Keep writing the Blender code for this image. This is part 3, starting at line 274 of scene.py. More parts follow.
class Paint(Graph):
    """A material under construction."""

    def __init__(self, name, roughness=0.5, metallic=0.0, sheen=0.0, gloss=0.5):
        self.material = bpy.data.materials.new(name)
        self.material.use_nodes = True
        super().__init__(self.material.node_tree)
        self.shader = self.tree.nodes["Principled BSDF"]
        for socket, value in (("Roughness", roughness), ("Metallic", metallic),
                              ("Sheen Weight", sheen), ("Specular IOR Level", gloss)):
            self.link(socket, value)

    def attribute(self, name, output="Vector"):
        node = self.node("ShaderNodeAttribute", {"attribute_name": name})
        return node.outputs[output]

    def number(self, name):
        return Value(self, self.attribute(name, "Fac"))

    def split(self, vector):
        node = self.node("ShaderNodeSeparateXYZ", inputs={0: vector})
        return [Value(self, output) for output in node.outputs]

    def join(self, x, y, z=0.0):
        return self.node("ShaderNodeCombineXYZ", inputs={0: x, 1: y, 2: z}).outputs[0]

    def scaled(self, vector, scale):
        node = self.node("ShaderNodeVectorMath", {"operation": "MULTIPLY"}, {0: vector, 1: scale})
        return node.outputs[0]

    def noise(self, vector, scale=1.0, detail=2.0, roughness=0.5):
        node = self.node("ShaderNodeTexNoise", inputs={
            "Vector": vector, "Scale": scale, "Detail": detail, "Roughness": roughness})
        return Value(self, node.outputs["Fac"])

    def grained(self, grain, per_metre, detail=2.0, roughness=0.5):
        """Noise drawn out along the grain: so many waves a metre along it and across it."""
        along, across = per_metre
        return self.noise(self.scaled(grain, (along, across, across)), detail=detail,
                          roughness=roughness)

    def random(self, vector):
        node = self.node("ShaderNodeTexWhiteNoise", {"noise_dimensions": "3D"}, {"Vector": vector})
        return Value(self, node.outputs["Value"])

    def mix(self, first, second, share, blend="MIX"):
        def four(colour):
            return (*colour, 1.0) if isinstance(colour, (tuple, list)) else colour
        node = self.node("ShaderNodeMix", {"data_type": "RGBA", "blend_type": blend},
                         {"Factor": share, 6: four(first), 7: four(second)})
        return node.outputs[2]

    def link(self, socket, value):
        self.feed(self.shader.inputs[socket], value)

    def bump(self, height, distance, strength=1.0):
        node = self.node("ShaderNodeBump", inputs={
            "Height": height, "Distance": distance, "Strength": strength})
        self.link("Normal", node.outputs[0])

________

Output the lines above verbatim and in full.

• _Answer to this problem_:
Keep writing the Blender code for this image. This is part 3, starting at line 274 of scene.py. More parts follow.
class Paint(Graph):
    """A material under construction."""

    def __init__(self, name, roughness=0.5, metallic=0.0, sheen=0.0, gloss=0.5):
        self.material = bpy.data.materials.new(name)
        self.material.use_nodes = True
        super().__init__(self.material.node_tree)
        self.shader = self.tree.nodes["Principled BSDF"]
        for socket, value in (("Roughness", roughness), ("Metallic", metallic),
                              ("Sheen Weight", sheen), ("Specular IOR Level", gloss)):
            self.link(socket, value)

    def attribute(self, name, output="Vector"):
        node = self.node("ShaderNodeAttribute", {"attribute_name": name})
        return node.outputs[output]

    def number(self, name):
        return Value(self, self.attribute(name, "Fac"))

    def split(self, vector):
        node = self.node("ShaderNodeSeparateXYZ", inputs={0: vector})
        return [Value(self, output) for output in node.outputs]

    def join(self, x, y, z=0.0):
        return self.node("ShaderNodeCombineXYZ", inputs={0: x, 1: y, 2: z}).outputs[0]

    def scaled(self, vector, scale):
        node = self.node("ShaderNodeVectorMath", {"operation": "MULTIPLY"}, {0: vector, 1: scale})
        return node.outputs[0]

    def noise(self, vector, scale=1.0, detail=2.0, roughness=0.5):
        node = self.node("ShaderNodeTexNoise", inputs={
            "Vector": vector, "Scale": scale, "Detail": detail, "Roughness": roughness})
        return Value(self, node.outputs["Fac"])

    def grained(self, grain, per_metre, detail=2.0, roughness=0.5):
        """Noise drawn out along the grain: so many waves a metre along it and across it."""
        along, across = per_metre
        return self.noise(self.scaled(grain, (along, across, across)), detail=detail,
                          roughness=roughness)

    def random(self, vector):
        node = self.node("ShaderNodeTexWhiteNoise", {"noise_dimensions": "3D"}, {"Vector": vector})
        return Value(self, node.outputs["Value"])

    def mix(self, first, second, share, blend="MIX"):
        def four(colour):
            return (*colour, 1.0) if isinstance(colour, (tuple, list)) else colour
        node = self.node("ShaderNodeMix", {"data_type": "RGBA", "blend_type": blend},
                         {"Factor": share, 6: four(first), 7: four(second)})
        return node.outputs[2]

    def link(self, socket, value):
        self.feed(self.shader.inputs[socket], value)

    def bump(self, height, distance, strength=1.0):
        node = self.node("ShaderNodeBump", inputs={
            "Height": height, "Distance": distance, "Strength": strength})
        self.link("Normal", node.outputs[0])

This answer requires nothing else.